Green Party’s proposal raises more questions than answers
By Sarah Dobson
So, the Green Party has just proposed a “robot tax” as part of its platform ahead of the federal election. They feel the money saved by employers through automation should be put back into training, reskilling and supporting displaced workers.
This is an idea that’s gained some fanfare over the last couple of years, as fears of automation taking over swaths of jobs play out in the news.
Most notably, in early 2017, Microsoft founder Bill Gates said governments should tax companies’ use of robots as a way to slow the spread of automation and fund other types of employment, according to an interview with Quartz, a business news organization.

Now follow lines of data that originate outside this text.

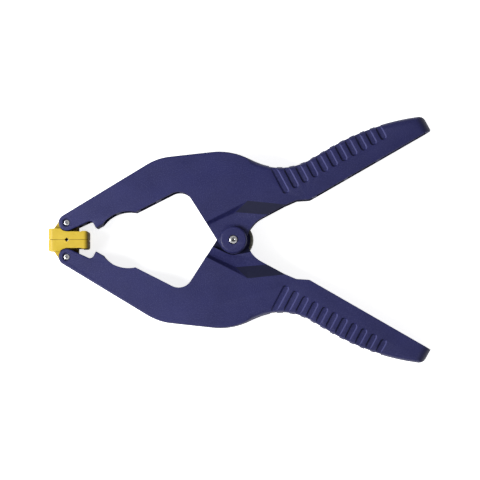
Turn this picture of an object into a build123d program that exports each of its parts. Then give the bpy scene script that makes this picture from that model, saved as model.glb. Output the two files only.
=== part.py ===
from build123d import *
from math import acos, atan2, cos, degrees, radians, sin, tan
import os

# Spring clamp lying on its side. The pivot axis is Z and the origin is on it, at the resting plane.
# The jaws point to -X and the handles to +X. One lever is drawn about the clamp's middle plane,
# and the other is the same moulding turned half a turn about X.

# ---- driving sizes, mm
HALF = 15.0              # half the thickness of the clamp
HUB_R = 8.5              # round end of each hub plate
OUTER_PLATE = (8.5, 11.0)
INNER_PLATE = (5.9, 8.3)
POCKET_R = 9.1           # pocket edge that clears the other lever's hub plate
SWEEP_R = 10.8           # room for the other lever's inner plate
SPRING_ROOM_R = 12.6
BOSS_R = 8.1
WASHER_R, WASHER_SHIFT = 9.2, 0.8   # widened inner plate that covers the coil's inner edge
BOSS_ROUND = 1.3
ARBOR_R = 7.35           # moulded spigot inside the coil
RIVET_R = 2.2
RIVET_HEAD_R = 2.5
DIMPLE_R = 1.1
RUN_GAP = 0.06           # radial play on the rivet and on the pad pins

WIRE_R = 1.3
COIL_R = 9.6
COIL_PITCH = 2.62
COIL_SHIFT = 0.85        # the legs push the coil against the jaw side of its spigot
LEG_ANGLE = 40.0
LEG_LENGTH = 47.0

SPINE = 3.2              # wall along the outer edge
CHANNEL_HALF = 10.0      # half width of the hollow between the side walls
FORK_HALF = 8.3          # half width of the slot that takes the pad's tongue
HUB_BLOCK_R = 27.0

PIN = (-100.1, 10.3)     # pad pin centre on the upper lever
TIP_R = 4.95
PIN_R = 1.9
PIN_HALF = 13.7
PIN_SINK_R = 2.65
STOCK_ARC = (-63.1, -2.3, 19.4)

GRIP_SLOTS = 11
GRIP_FIRST = (31.3, 29.6)
GRIP_STEP = (5.86, 3.22)
GRIP_ANGLE = 118.0
GRIP_WIDTH = 2.6         # at the floor of the slot
GRIP_DEPTH = 1.0
GRIP_SLOPE = 38.0

PAD_LEFT, PAD_RIGHT = -111.2, -87.2
PAD_FACE = 0.1
PAD_ROUND = 2.8
TONGUE_HALF = 8.0

# corners of the upper lever's outline with the radius of each: x, y, radius
OUTLINE = [
    (-45.65, 49.09, 32), (-2.56, 53.76, 39), (30.47, 39.40, 35), (81.85, 69.66, 140),
    (113.8, 74.15, 4.5), (118.3, 66.0, 0), (45.6, 24.15, 4), (37.8, 23.7, 3), (30.7, 20.66, 0),
    (10.19, 9.48, 17.1), (7.6, 0.0, 0), (0.0, -3.0, 0), (-29.74, 31.37, 8.5), (-62.0, 15.0, 0),
    (-76.5, 10.3, 0), (-82.55, 6.95, 0.4), (-85.1, 11.75, 2.3),
]
ROUND_JAW, ROUND_HANDLE, ROUND_END = 0.8, 3.4, 6.0
GROW_START, GROW_LENGTH = 10.8, 5.2


def touch(centre, radius, point, side):
    """Where a straight line from a point touches a circle, on the left (1) or right (-1) of the way there."""
    way = Vector(*point) - Vector(*centre)
    turn = degrees(acos(radius / way.length))
    spot = Vector(*centre) + way.normalized().rotate(Axis.Z, side * turn) * radius
    return (spot.X, spot.Y)


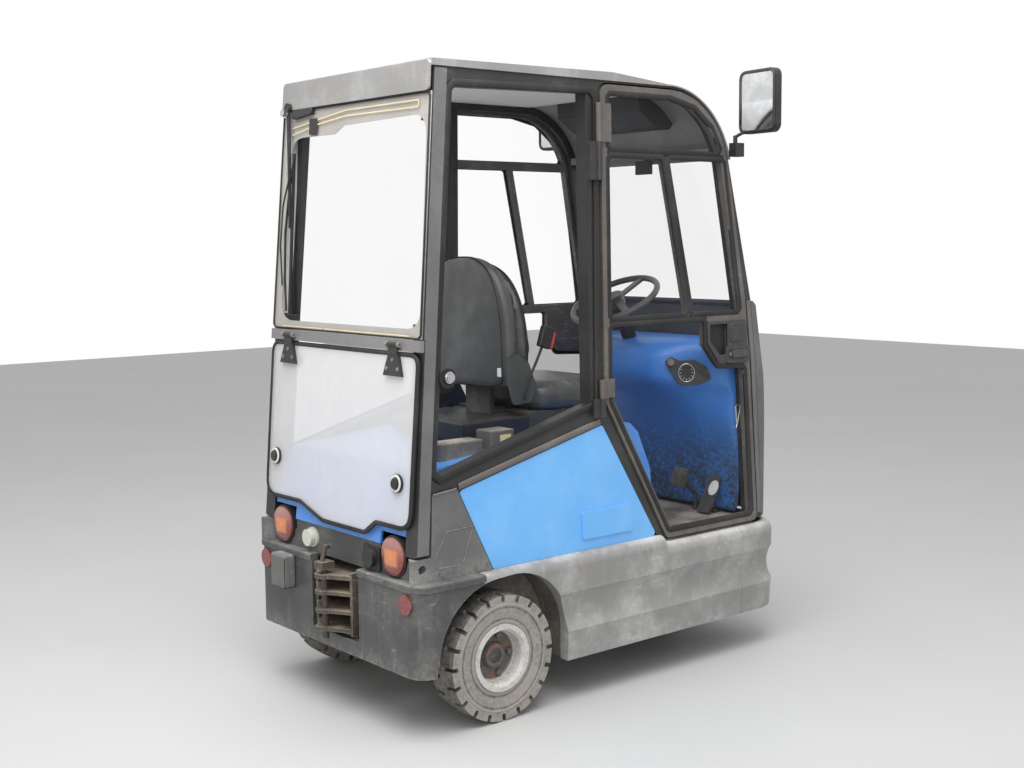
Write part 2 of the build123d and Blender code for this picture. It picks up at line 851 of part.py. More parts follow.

“Right now, the human worker who does, say, $50,000 worth of work in a factory, that income is taxed and you get income tax, social security tax, all those things. If a robot comes in to do the same thing, you’d think that we’d tax the robot at a similar level.”
Gates’ comments followed a proposal considered by European Union lawmakers that would have imposed a robot tax on owners to fund support for workers put out of a job by robots — but did not pass.
Taxing the robots
But there are no black-and-white answers when it comes to a robot tax.
The Frankfurt-based International Federation of Robotics certainly took issue with Gates’ idea, saying it “aims to solve a problem that does not exist: Empirical analysis of economic data and forecasts shows that automation and the use of robots create new jobs by increasing productivity.”
“This is in line with the historical experience of technological revolutions, last seen when computers and software automated the business world. To tax production tools instead of their profits would have a negative impact on competitiveness and employment.”
Similarly, Noah Smith of Bloomberg related in February 2017: “It’s very hard to tell the difference between new technology that complements humans and new technology that replaces them. This is especially true over the long term. Power looms replaced human weavers back in the Industrial Revolution, but people eventually became more productive by learning to operate those looms. If taxes had slowed the development of power looms, the eventual improvements would have come later.”
Even the Green Party admits it doesn’t have the answer on how a robot tax would work --- though it’s sure one is needed — as party leader Elizabeth May said it would be complicated to implement and the Green Party would study how to do it properly.
“There are a number of think tanks around the world looking at what will happen with artificial intelligence. So, we can’t claim [a robot tax is] our own idea but we would be the first government around the world to prepare for this,” she said.
“If huge swaths of our current workers are replaced by robots, we have a problem with workers… they drop through a trapdoor; at the same time, there’s a shrinking of revenue to the government as workers are replaced by artificial intelligence. Right now, there’s a very active sector of academics and think tanks looking at this but a lot of political parties aren’t aware of it at all.”
Job loss or gain?
A big reason why the robot tax is so complicated is there are no easy answers when it comes to automation. Every few weeks, there’s a new report either proclaiming the end of mankind as robots take over the world, or declaring the best of mankind as robots make the world a better place.
A June 2019 report from Oxford Economics estimated up to 20 million manufacturing jobs would be lost to robots by 2030, while many other sectors would be “seriously disrupted.”
And yet the rise of the robots “will boost productivity and economic growth. And it will lead to the creation of new jobs in yet-to-exist industries,” said the group.
Similarly, a 2018 report from the McKinsey Global Institute said, “automation and AI will life productivity and economic growth, but millions of people worldwide may need to switch occupations or upgrade skills.”
Between almost zero and 30 per cent of the hours worked globally could be automated by 2030, said the report:
“We estimate that between 400 million and 800 million individuals could be displaced by automation and need to find new jobs by 2030 around the world… New jobs will be available… However, people will need to find their way into these jobs. Of the total displaced, 75 million to 375 million may need to switch occupational categories and learn new skills.”
There’s piles of research available looking into the implications of automation and a robot tax, each with its own agenda. The Green Party, of course, is looking to protect workers, and no doubt lower-skilled employees will face a harder battle.
But it’s hard to fight progress, whatever shape that takes, so before we start calling for a new type of tax — or looking at other solutions such as universal basic income — we have to understand the full consequences of automation first. Because the mixed messaging of “millions of jobs lost” with “greater productivity and economic growth” is not providing much certainty either way.